The CMBS consisted of US$214m COMM 2016-667M, US$400m JPMCC 2016-WIKI and US$355m STORE Master Funding series 2016-1. The CLOs were US498m Cedar Funding VI CLO and €414.2m Tikehau CLO II.
Excess baggage: Loan-level disclosure requirements under Regulation AB 2 are expected to have a limited impact on ABS issuers and investors when they come into effect on 23 November. While the rules aim to boost deal transparency, scepticism prevails about the value they will bring...
Changing places: Valuation consultancies have been a key recruitment growth area over the past year - either through incumbent firms expanding their headcount or as a result of new market entrants. Valuations-based hiring at sell-side institutions is also active for roles that cannot be offshored, although opportunities are more limited, given banks' prevailing efforts to cut costs...
Euro ABS/MBS active: The European ABS/MBS secondary market is staying active this week. "The busy primary market is taking a lot of attention, but there's still a lot of activity in secondary," says one trader. "That activity mainly surrounds bid-lists where we're seeing bonds from all sectors and up and down the capital structure. For the most part, those lists are being met with good demand, both from real money and dealers building their balance sheets..."
Euro RMBS shelves debut: The inaugural rated deals from two new European RMBS programmes have been announced. Both platforms are backed by asset managers active in the structured finance space...
• The first-ever risk retention-compliant single-borrower CMBS has priced. The US$214m COMM 2016-667M is secured by a first lien on the borrower's fee interest in 667 Madison Avenue, a 25-story office building in Midtown Manhattan's Plaza District submarket.
• The first-ever re-REMIC securitising GSE credit risk-transfer securities has hit the market. The US$159.61m Bayview Opportunity Master Fund IVb Trust 2016-CRT1 is collateralised by 12 CRT securities, comprising M2 classes from various Fannie Mae Connecticut Avenue Securities (CAS) transactions and M3 classes from various Freddie Mac Structured Agency Credit Risk (STACR) transactions.

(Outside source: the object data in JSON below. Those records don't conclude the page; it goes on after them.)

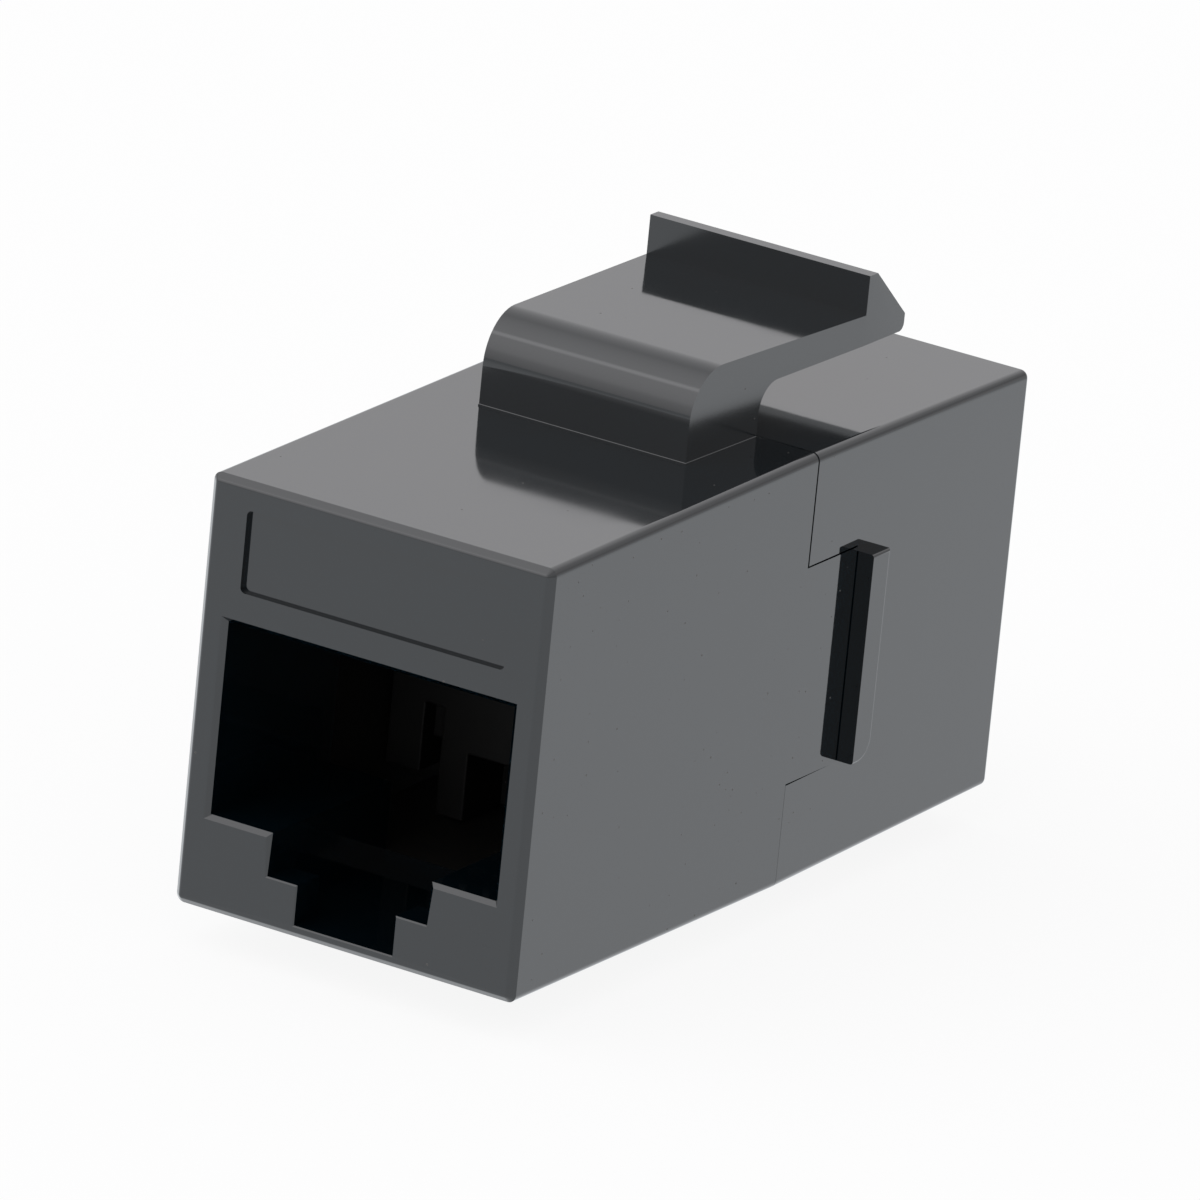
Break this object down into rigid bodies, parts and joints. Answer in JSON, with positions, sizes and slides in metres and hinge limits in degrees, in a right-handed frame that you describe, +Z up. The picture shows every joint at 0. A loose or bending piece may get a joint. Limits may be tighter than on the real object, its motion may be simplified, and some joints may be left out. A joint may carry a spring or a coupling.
{
  "type": "keystone coupler",
  "caption": "In-line keystone coupler with a modular socket at each end, a sprung latch on top, a fixed hook below and stop ribs on its sides.",
  "frame": {"origin": "centre of the label face, the socket face under the label recess, at mid-height of the body's seam section", "axes": "+Y along the body from the label face to the panel face, +Z up towards the latch, +X to the right when looking into the label socket"},
  "size_m": [0.016, 0.033, 0.0227],
  "materials": {
    "housing": "black moulded plastic with a soft gloss",
    "insert": "black moulded plastic, matt",
    "board": "green circuit board lacquer",
    "contact": "gold-plated spring wire, bright"
  },
  "bodies": {
    "coupler": {"label_shell": "housing", "panel_shell": "housing", "label_block": "insert", "panel_block": "insert", "circuit_board": "board", "label_contact_1": "contact", "label_contact_2": "contact", "label_contact_3": "contact", "label_contact_4": "contact", "label_contact_5": "contact", "label_contact_6": "contact", "label_contact_7": "contact", "label_contact_8": "contact", "panel_contact_1": "contact", "panel_contact_2": "contact", "panel_contact_3": "contact", "panel_contact_4": "contact", "panel_contact_5": "contact", "panel_contact_6": "contact", "panel_contact_7": "contact", "panel_contact_8": "contact"},
    "latch": {"latch_arm": "housing"}
  },
  "joints": [
    {"name": "latch_flex", "type": "hinge", "parent": "coupler", "child": "latch", "pos_m": [0, 0.01895, 0.01031], "axis": [-1, 0, 0], "range_deg": [0, 12], "stiffness_Nm_per_rad": 0.5}
  ]
}
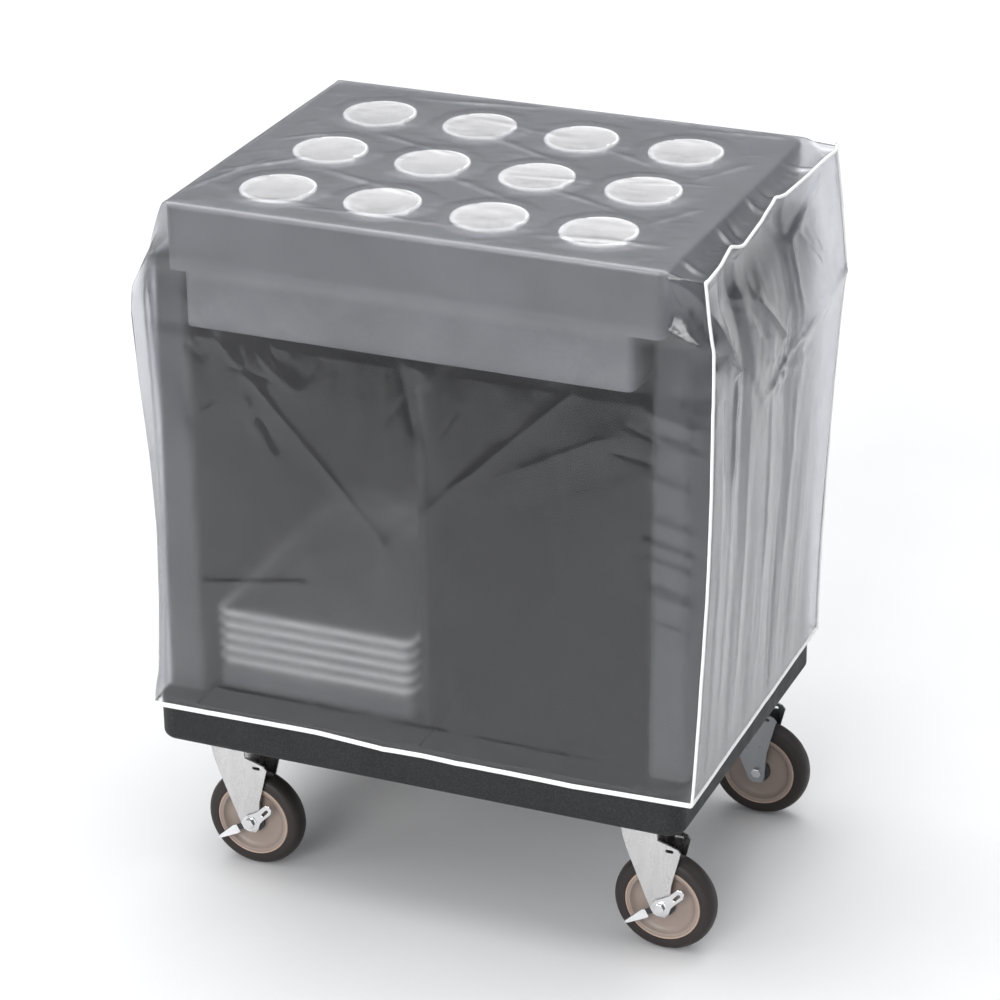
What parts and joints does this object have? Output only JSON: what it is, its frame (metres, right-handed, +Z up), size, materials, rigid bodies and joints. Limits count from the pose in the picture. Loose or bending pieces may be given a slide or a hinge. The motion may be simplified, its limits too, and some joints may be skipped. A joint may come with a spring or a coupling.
{
  "type": "covered tray and dish cart",
  "caption": "Covered tray and dish cart on casters: moulded body with two open bays, cutlery rack with removable cylinders on top, fitted clear vinyl cover.",
  "frame": {"origin": "on the floor, under the centre of the cart's footprint", "axes": "+Z up, -Y towards the open front of the cart, +X towards its right-hand end"},
  "size_m": [0.904, 0.5956, 1.0714],
  "materials": {
    "moulded_charcoal": "textured, speckled",
    "rack_grey": "textured",
    "white_plastic": "satin",
    "tray_grey": "satin",
    "tray_white": "satin",
    "zinc_plate": "zinc plated",
    "bright_zinc": "bright zinc plated",
    "hub_taupe": "satin",
    "tread_rubber": "matt",
    "clear_vinyl": "frosted, semi clear",
    "white_binding": "satin"
  },
  "bodies": {
    "cart_body": {"base_platform": "moulded_charcoal", "left_end_wall": "moulded_charcoal", "right_end_wall": "moulded_charcoal", "back_panel": "moulded_charcoal", "center_divider": "moulded_charcoal", "cutlery_rack": "rack_grey", "caster_mounting_bolts": "zinc_plate", "caster_front_left_plate": "zinc_plate", "caster_front_right_plate": "zinc_plate", "caster_rear_left_plate": "zinc_plate", "caster_rear_right_plate": "zinc_plate"},
    "cover": {"cover_main_panel": "clear_vinyl", "cover_left_end": "clear_vinyl", "cover_right_end": "clear_vinyl", "cover_left_piping": "white_binding", "cover_right_piping": "white_binding", "cover_hem_piping": "white_binding"},
    "tray_stack": {"grey_trays": "tray_grey", "white_tray_01": "tray_white", "white_tray_02": "tray_white", "white_tray_03": "tray_white", "white_tray_04": "tray_white", "white_tray_05": "tray_white"},
    "cylinder_01": {"cutlery_cylinder_01": "white_plastic"},
    "cylinder_02": {"cutlery_cylinder_02": "white_plastic"},
    "cylinder_03": {"cutlery_cylinder_03": "white_plastic"},
    "cylinder_04": {"cutlery_cylinder_04": "white_plastic"},
    "cylinder_05": {"cutlery_cylinder_05": "white_plastic"},
    "cylinder_06": {"cutlery_cylinder_06": "white_plastic"},
    "cylinder_07": {"cutlery_cylinder_07": "white_plastic"},
    "cylinder_08": {"cutlery_cylinder_08": "white_plastic"},
    "cylinder_09": {"cutlery_cylinder_09": "white_plastic"},
    "cylinder_10": {"cutlery_cylinder_10": "white_plastic"},
    "cylinder_11": {"cutlery_cylinder_11": "white_plastic"},
    "cylinder_12": {"cutlery_cylinder_12": "white_plastic"},
    "front_left_swivel": {"caster_front_left_fork": "bright_zinc", "caster_front_left_axle_bolt": "bright_zinc"},
    "front_left_wheel": {"caster_front_left_hub": "hub_taupe", "caster_front_left_tyre": "tread_rubber"},
    "front_left_brake": {"caster_front_left_brake_lever": "bright_zinc"},
    "front_right_swivel": {"caster_front_right_fork": "bright_zinc", "caster_front_right_axle_bolt": "bright_zinc"},
    "front_right_wheel": {"caster_front_right_hub": "hub_taupe", "caster_front_right_tyre": "tread_rubber"},
    "front_right_brake": {"caster_front_right_brake_lever": "bright_zinc"},
    "rear_left_swivel": {"caster_rear_left_fork": "bright_zinc", "caster_rear_left_axle_bolt": "bright_zinc"},
    "rear_left_wheel": {"caster_rear_left_hub": "hub_taupe", "caster_rear_left_tyre": "tread_rubber"},
    "rear_right_swivel": {"caster_rear_right_fork": "bright_zinc", "caster_rear_right_axle_bolt": "bright_zinc"},
    "rear_right_wheel": {"caster_rear_right_hub": "hub_taupe", "caster_rear_right_tyre": "tread_rubber"}
  },
  "joints": [
    {"name": "cover_lift", "type": "slide", "parent": "cart_body", "child": "cover", "axis": [0, 0, 1], "range_m": [0, 0.85]},
    {"name": "tray_slide", "type": "slide", "parent": "cart_body", "child": "tray_stack", "axis": [0, -1, 0], "range_m": [0, 0.33]},
    {"name": "cylinder_01_lift", "type": "slide", "parent": "cart_body", "child": "cylinder_01", "axis": [0, 0, 1], "range_m": [0, 0.15]},
    {"name": "cylinder_02_lift", "type": "slide", "parent": "cart_body", "child": "cylinder_02", "axis": [0, 0, 1], "range_m": [0, 0.15]},
    {"name": "cylinder_03_lift", "type": "slide", "parent": "cart_body", "child": "cylinder_03", "axis": [0, 0, 1], "range_m": [0, 0.15]},
    {"name": "cylinder_04_lift", "type": "slide", "parent": "cart_body", "child": "cylinder_04", "axis": [0, 0, 1], "range_m": [0, 0.15]},
    {"name": "cylinder_05_lift", "type": "slide", "parent": "cart_body", "child": "cylinder_05", "axis": [0, 0, 1], "range_m": [0, 0.15]},
    {"name": "cylinder_06_lift", "type": "slide", "parent": "cart_body", "child": "cylinder_06", "axis": [0, 0, 1], "range_m": [0, 0.15]},
    {"name": "cylinder_07_lift", "type": "slide", "parent": "cart_body", "child": "cylinder_07", "axis": [0, 0, 1], "range_m": [0, 0.15]},
    {"name": "cylinder_08_lift", "type": "slide", "parent": "cart_body", "child": "cylinder_08", "axis": [0, 0, 1], "range_m": [0, 0.15]},
    {"name": "cylinder_09_lift", "type": "slide", "parent": "cart_body", "child": "cylinder_09", "axis": [0, 0, 1], "range_m": [0, 0.15]},
    {"name": "cylinder_10_lift", "type": "slide", "parent": "cart_body", "child": "cylinder_10", "axis": [0, 0, 1], "range_m": [0, 0.15]},
    {"name": "cylinder_11_lift", "type": "slide", "parent": "cart_body", "child": "cylinder_11", "axis": [0, 0, 1], "range_m": [0, 0.15]},
    {"name": "cylinder_12_lift", "type": "slide", "parent": "cart_body", "child": "cylinder_12", "axis": [0, 0, 1], "range_m": [0, 0.15]},
    {"name": "front_left_swivel", "type": "hinge", "parent": "cart_body", "child": "front_left_swivel", "pos_m": [-0.325, -0.209, 0.2], "axis": [0, 0, 1], "continuous": true},
    {"name": "front_left_roll", "type": "hinge", "parent": "front_left_swivel", "child": "front_left_wheel", "pos_m": [-0.291, -0.209, 0.0762], "axis": [0, 1, 0], "continuous": true},
    {"name": "front_left_brake", "type": "hinge", "parent": "front_left_swivel", "child": "front_left_brake", "pos_m": [-0.291, -0.209, 0.0762], "axis": [0, 1, 0], "range_deg": [0, 40]},
    {"name": "front_right_swivel", "type": "hinge", "parent": "cart_body", "child": "front_right_swivel", "pos_m": [0.325, -0.209, 0.2], "axis": [0, 0, 1], "continuous": true},
    {"name": "front_right_roll", "type": "hinge", "parent": "front_right_swivel", "child": "front_right_wheel", "pos_m": [0.359, -0.209, 0.0762], "axis": [0, 1, 0], "continuous": true},
    {"name": "front_right_brake", "type": "hinge", "parent": "front_right_swivel", "child": "front_right_brake", "pos_m": [0.359, -0.209, 0.0762], "axis": [0, 1, 0], "range_deg": [0, 40]},
    {"name": "rear_left_swivel", "type": "hinge", "parent": "cart_body", "child": "rear_left_swivel", "pos_m": [-0.325, 0.209, 0.2], "axis": [0, 0, 1], "continuous": true},
    {"name": "rear_left_roll", "type": "hinge", "parent": "rear_left_swivel", "child": "rear_left_wheel", "pos_m": [-0.291, 0.209, 0.0762], "axis": [0, 1, 0], "continuous": true},
    {"name": "rear_right_swivel", "type": "hinge", "parent": "cart_body", "child": "rear_right_swivel", "pos_m": [0.325, 0.209, 0.2], "axis": [0, 0, 1], "continuous": true},
    {"name": "rear_right_roll", "type": "hinge", "parent": "rear_right_swivel", "child": "rear_right_wheel", "pos_m": [0.359, 0.209, 0.0762], "axis": [0, 1, 0], "continuous": true}
  ],
  "couplings": [
    {"joint": "tray_slide", "follows": "cover_lift", "ratio": 0.38},
    {"joint": "cylinder_01_lift", "follows": "cover_lift", "ratio": 0.17},
    {"joint": "cylinder_02_lift", "follows": "cover_lift", "ratio": 0.17},
    {"joint": "cylinder_03_lift", "follows": "cover_lift", "ratio": 0.17},
    {"joint": "cylinder_04_lift", "follows": "cover_lift", "ratio": 0.17},
    {"joint": "cylinder_05_lift", "follows": "cover_lift", "ratio": 0.17},
    {"joint": "cylinder_06_lift", "follows": "cover_lift", "ratio": 0.17},
    {"joint": "cylinder_07_lift", "follows": "cover_lift", "ratio": 0.17},
    {"joint": "cylinder_08_lift", "follows": "cover_lift", "ratio": 0.17},
    {"joint": "cylinder_09_lift", "follows": "cover_lift", "ratio": 0.17},
    {"joint": "cylinder_10_lift", "follows": "cover_lift", "ratio": 0.17},
    {"joint": "cylinder_11_lift", "follows": "cover_lift", "ratio": 0.17},
    {"joint": "cylinder_12_lift", "follows": "cover_lift", "ratio": 0.17}
  ]
}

• Sprint Corporation is in the market with a rare wireless spectrum securitisation. Dubbed Sprint Spectrum Securitization Series 2016-1, the US$3.5bn transaction features a three co-issuer structure intended to maintain the separate silos of license holders that exist prior to the transfer of the licenses to the issuers.
• Conn's has entered into an agreement to sell the previously retained class C notes issued as part of its Conn's Receivables Funding 2016-A consumer ABS from March (see SCI's new issue database). The face amount of the class C notes is approximately US$70.5m and Conn's will receive upfront proceeds of around US$71.5m, net of transaction costs.
• Moody's has placed the ratings of eight tranches from four RMBS issued by Nationstar HECM Loan Trust on review with the direction uncertain. Affecting US$278m of securities, the action follows notification of incorrect data provided by Nationstar when Moody's assigned its ratings.
• A meeting of the Stanton MBS I controlling class has been convened for 31 October to pass an extraordinary resolution that would see Cairn Capital replace Cambridge Place Investment Management as the ABS CDO's third collateral manager. Instead of receiving direction in writing from at least a majority of the controlling class, the trustee is seeking direction from two-thirds of the controlling class under the extraordinary resolution.
• Morningstar Credit Ratings believes that the US Department of Education's termination of its recognition of the largest accrediting agency of for-profit colleges - the Accrediting Council for Independent Colleges and Schools (ACICS) - intensifies default risk on US$400.6m of CMBS. Overall, 19 CMBS loans with an allocated property balance of US$549.5m have exposure to for-profit colleges that are accredited by ACICS.
• The European Parliament discussed proposed amendments to the draft regulation for simple, transparent and standardised (STS) securitisation last week. Ahead of this exchange, eight European trade associations released a paper highlighting the importance of securitisation for jobs and growth in Europe and underlining their commitment to supporting a safe and sustainable market that serves the real economy.
• The Basel Committee has released a consultative document and discussion paper on policy considerations regarding the regulatory treatment of accounting provisions under the Basel 3 capital framework. This follows the adoption of provisioning standards based on expected credit loss (ECL) by the IASB and FASB.
• The US CFTC has voted to propose rules and interpretations addressing the application of certain swap provisions of the Commodity Exchange Act and regulations to cross-border transactions. The proposal defines key terms for cross-border transactions and addresses the cross-border application of the registration thresholds and external business conduct (EBC) standards for swap dealers and major swap participants.